____ Provided data

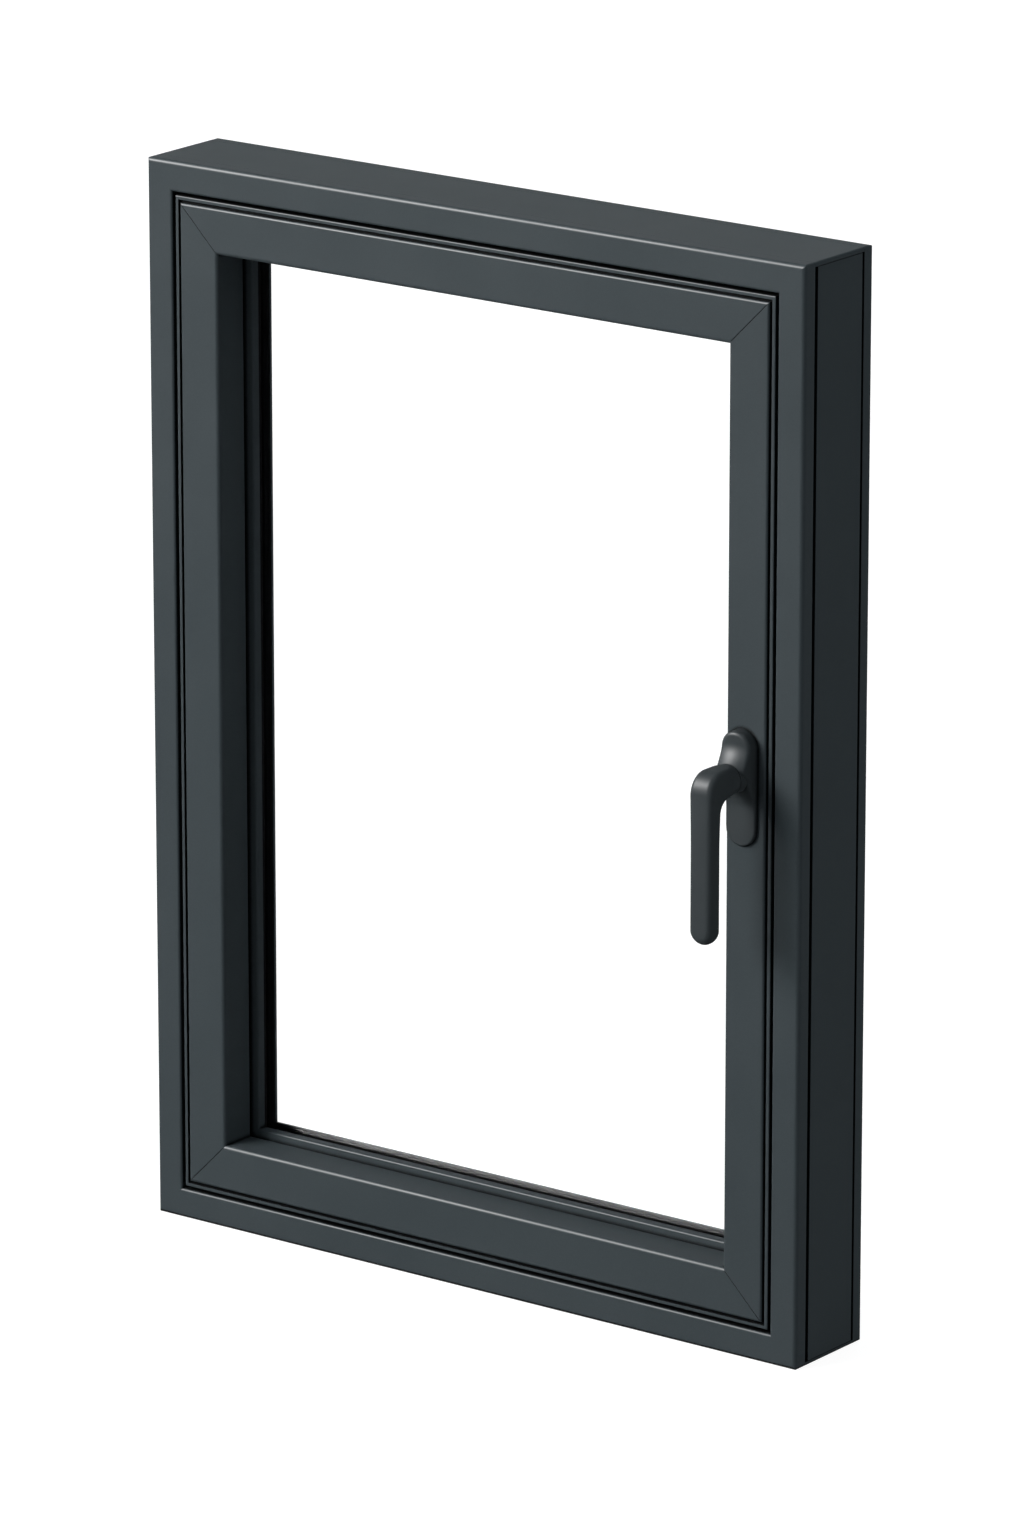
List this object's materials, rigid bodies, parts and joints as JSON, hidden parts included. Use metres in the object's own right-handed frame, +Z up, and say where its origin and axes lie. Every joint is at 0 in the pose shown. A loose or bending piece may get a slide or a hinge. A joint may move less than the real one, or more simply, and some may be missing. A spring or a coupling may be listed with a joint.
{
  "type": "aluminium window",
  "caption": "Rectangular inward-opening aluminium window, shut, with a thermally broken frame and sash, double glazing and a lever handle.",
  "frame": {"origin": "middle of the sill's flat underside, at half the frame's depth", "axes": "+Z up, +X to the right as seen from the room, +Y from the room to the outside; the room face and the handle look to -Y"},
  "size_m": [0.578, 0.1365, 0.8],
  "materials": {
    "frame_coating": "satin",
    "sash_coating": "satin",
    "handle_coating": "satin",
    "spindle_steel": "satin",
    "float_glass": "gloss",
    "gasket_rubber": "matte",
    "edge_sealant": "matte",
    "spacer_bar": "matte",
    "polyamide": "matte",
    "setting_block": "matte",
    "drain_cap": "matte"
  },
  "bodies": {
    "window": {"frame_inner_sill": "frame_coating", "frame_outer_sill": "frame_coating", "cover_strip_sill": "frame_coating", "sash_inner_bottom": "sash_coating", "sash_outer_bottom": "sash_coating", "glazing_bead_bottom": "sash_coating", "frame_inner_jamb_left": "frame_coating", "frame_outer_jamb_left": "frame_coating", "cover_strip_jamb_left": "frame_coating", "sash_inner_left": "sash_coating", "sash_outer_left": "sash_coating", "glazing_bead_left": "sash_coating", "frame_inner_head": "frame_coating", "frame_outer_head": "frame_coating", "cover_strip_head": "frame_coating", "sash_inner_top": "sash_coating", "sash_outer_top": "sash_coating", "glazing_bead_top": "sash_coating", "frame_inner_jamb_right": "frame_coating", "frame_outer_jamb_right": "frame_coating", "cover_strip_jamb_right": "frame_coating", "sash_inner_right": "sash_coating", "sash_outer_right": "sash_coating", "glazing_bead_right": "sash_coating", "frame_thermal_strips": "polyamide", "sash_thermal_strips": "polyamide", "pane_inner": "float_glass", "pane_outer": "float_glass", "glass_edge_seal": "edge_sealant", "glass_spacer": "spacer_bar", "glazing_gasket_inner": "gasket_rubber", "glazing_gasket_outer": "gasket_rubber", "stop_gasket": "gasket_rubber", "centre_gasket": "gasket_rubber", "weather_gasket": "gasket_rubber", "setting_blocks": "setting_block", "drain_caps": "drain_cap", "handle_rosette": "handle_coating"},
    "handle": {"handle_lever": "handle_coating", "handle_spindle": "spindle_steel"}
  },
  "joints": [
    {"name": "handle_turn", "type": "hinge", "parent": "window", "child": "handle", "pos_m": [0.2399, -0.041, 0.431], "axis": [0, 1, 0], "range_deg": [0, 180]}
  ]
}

________

▶ _Requirement_
Give an exact copy of all the data shown above.

▶ _Expected output_
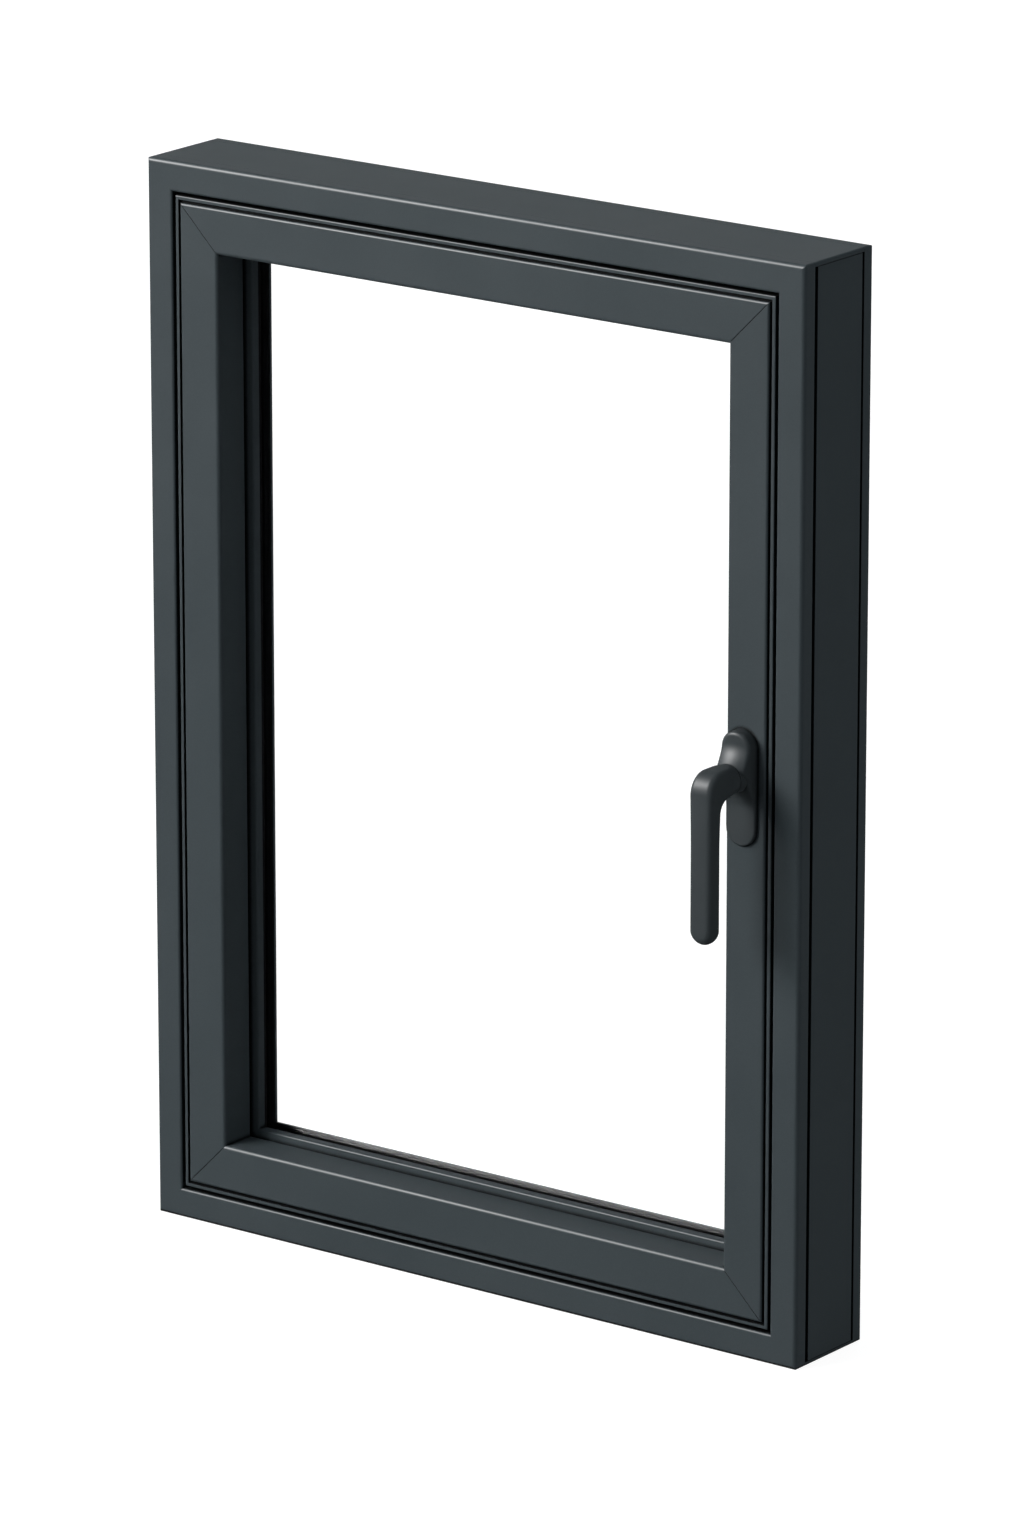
List this object's materials, rigid bodies, parts and joints as JSON, hidden parts included. Use metres in the object's own right-handed frame, +Z up, and say where its origin and axes lie. Every joint is at 0 in the pose shown. A loose or bending piece may get a slide or a hinge. A joint may move less than the real one, or more simply, and some may be missing. A spring or a coupling may be listed with a joint.
{
  "type": "aluminium window",
  "caption": "Rectangular inward-opening aluminium window, shut, with a thermally broken frame and sash, double glazing and a lever handle.",
  "frame": {"origin": "middle of the sill's flat underside, at half the frame's depth", "axes": "+Z up, +X to the right as seen from the room, +Y from the room to the outside; the room face and the handle look to -Y"},
  "size_m": [0.578, 0.1365, 0.8],
  "materials": {
    "frame_coating": "satin",
    "sash_coating": "satin",
    "handle_coating": "satin",
    "spindle_steel": "satin",
    "float_glass": "gloss",
    "gasket_rubber": "matte",
    "edge_sealant": "matte",
    "spacer_bar": "matte",
    "polyamide": "matte",
    "setting_block": "matte",
    "drain_cap": "matte"
  },
  "bodies": {
    "window": {"frame_inner_sill": "frame_coating", "frame_outer_sill": "frame_coating", "cover_strip_sill": "frame_coating", "sash_inner_bottom": "sash_coating", "sash_outer_bottom": "sash_coating", "glazing_bead_bottom": "sash_coating", "frame_inner_jamb_left": "frame_coating", "frame_outer_jamb_left": "frame_coating", "cover_strip_jamb_left": "frame_coating", "sash_inner_left": "sash_coating", "sash_outer_left": "sash_coating", "glazing_bead_left": "sash_coating", "frame_inner_head": "frame_coating", "frame_outer_head": "frame_coating", "cover_strip_head": "frame_coating", "sash_inner_top": "sash_coating", "sash_outer_top": "sash_coating", "glazing_bead_top": "sash_coating", "frame_inner_jamb_right": "frame_coating", "frame_outer_jamb_right": "frame_coating", "cover_strip_jamb_right": "frame_coating", "sash_inner_right": "sash_coating", "sash_outer_right": "sash_coating", "glazing_bead_right": "sash_coating", "frame_thermal_strips": "polyamide", "sash_thermal_strips": "polyamide", "pane_inner": "float_glass", "pane_outer": "float_glass", "glass_edge_seal": "edge_sealant", "glass_spacer": "spacer_bar", "glazing_gasket_inner": "gasket_rubber", "glazing_gasket_outer": "gasket_rubber", "stop_gasket": "gasket_rubber", "centre_gasket": "gasket_rubber", "weather_gasket": "gasket_rubber", "setting_blocks": "setting_block", "drain_caps": "drain_cap", "handle_rosette": "handle_coating"},
    "handle": {"handle_lever": "handle_coating", "handle_spindle": "spindle_steel"}
  },
  "joints": [
    {"name": "handle_turn", "type": "hinge", "parent": "window", "child": "handle", "pos_m": [0.2399, -0.041, 0.431], "axis": [0, 1, 0], "range_deg": [0, 180]}
  ]
}